Today there are tests with which we can understand people and how they function better. If you are a VC you can download my 57 TTI pages personality report upon request. This 15 minutes report makes people know the person better than her parents. It contains practical insights into preferred thinking styles, natural abilities, and cognitive preferences.
Each VC is unique and investors already have a way to select the winning companies in their chosen industries. So I won’t be giving investment advice with regards to business models’ selection. However, many VCs would like to know how to manage imperfections over time? Ideally, is to have them and the entrepreneurs do the TTI tests and whenever a conflict arises they can try to find the culprits behind their behaviors. By being more self-aware financiers and entrepreneurs can adjust their course of action towards larger profits for both sides. What’s good about these tests is that they are very easy to improve while they are almost impossible to cheat as that will be visible in the test. No one gets an incentive to cheat herself while the path to improvements in each area gets clear only after 15 minutes.
Case study 1 - Adam's Family
Two brothers from Australia started their fintech business. Family members balance each other out to adjust to the local spirit of their environment. Just like flowers adjust to their soil and atmospheric conditions. One brother was primarily synthetic (strategic Yang) and the other manipulative (mathematical Yin). It’s often in the families to have this as a natural consequence of how families balance out to fit society.
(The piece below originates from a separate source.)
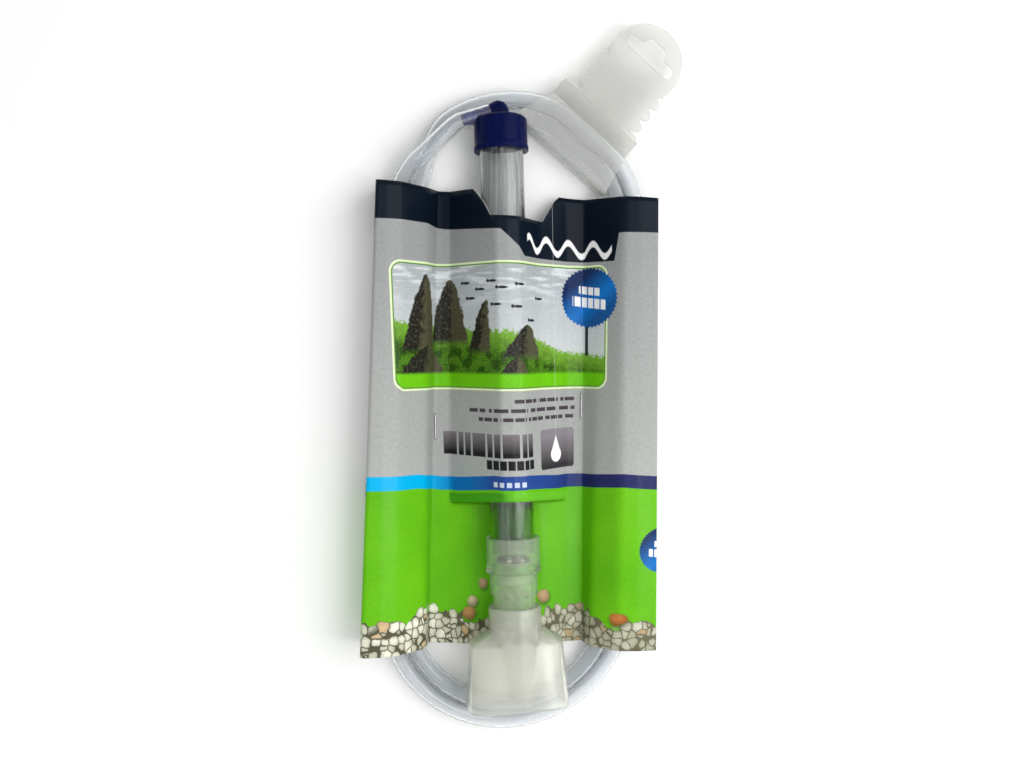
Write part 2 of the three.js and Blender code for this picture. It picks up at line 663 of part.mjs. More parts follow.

If they implement the Self-assessment matrix above, they would get the results they knew. The tests would have made their knowledge explicit. This is how they will make sure they will do the right hire. In their case, they needed somebody who can work in the middle, between the abstract and the concrete, between the mathematical and the synthetic.
This would be later verified with the TTI. Their choice was down to either self-improve or get the cofounder they lack. As VC funded enterprises require speed and agility, they had to find the missing human capacity outside of them.
Case study 2 - The Leaf On The Wind
A single founder from a prestigious alma mater started a company that looked like a winning business. With his obvious brilliance, he got $10 million in invoice funding without giving away any equity. No one can deny the brilliance of this founder who approached Series A funding. However, his mind is easily influenced by the surroundings as he lacks the concept of Self. While these people tend to be the smartest humans alive, when put in the CEO seat they tend to be like a leaf on the wind.
After a meeting with a large investment fund from Silicon Valley, the founder started organizing meetings for every single thing he needed to resolve. He was thus radically decreasing organizational effectiveness. After a meeting with effective entrepreneurs, he went in the opposite direction and banned meetings.
The VCs eventually financed his company without realizing the erratic nature to be a no-deal in an industry that expects consistency. Consistency was one of the most dominant traits of the founders who succeeded in the field. They didn’t have these insights. If VCs knew the leadership was erratic they would have been able to manage this. The erratic brilliant nature of Larry Page & the slacking Go habits of Sergey Brin were subdued by appointing Eric Schmidt as the CEO of Google. At some point at Google, Larry lined up his employees and started yelling at them, labeling them ‘his army’. And Larry was also worried that Google will never happen as Sergey was busy playing Go all the time. If the VCs John Doerr and Michael Moritz didn’t instruct Larry and Sergey to get a grown-up CEO, the company would not have been what it is today. Imagine if all VCs had this deep personal personnel touch?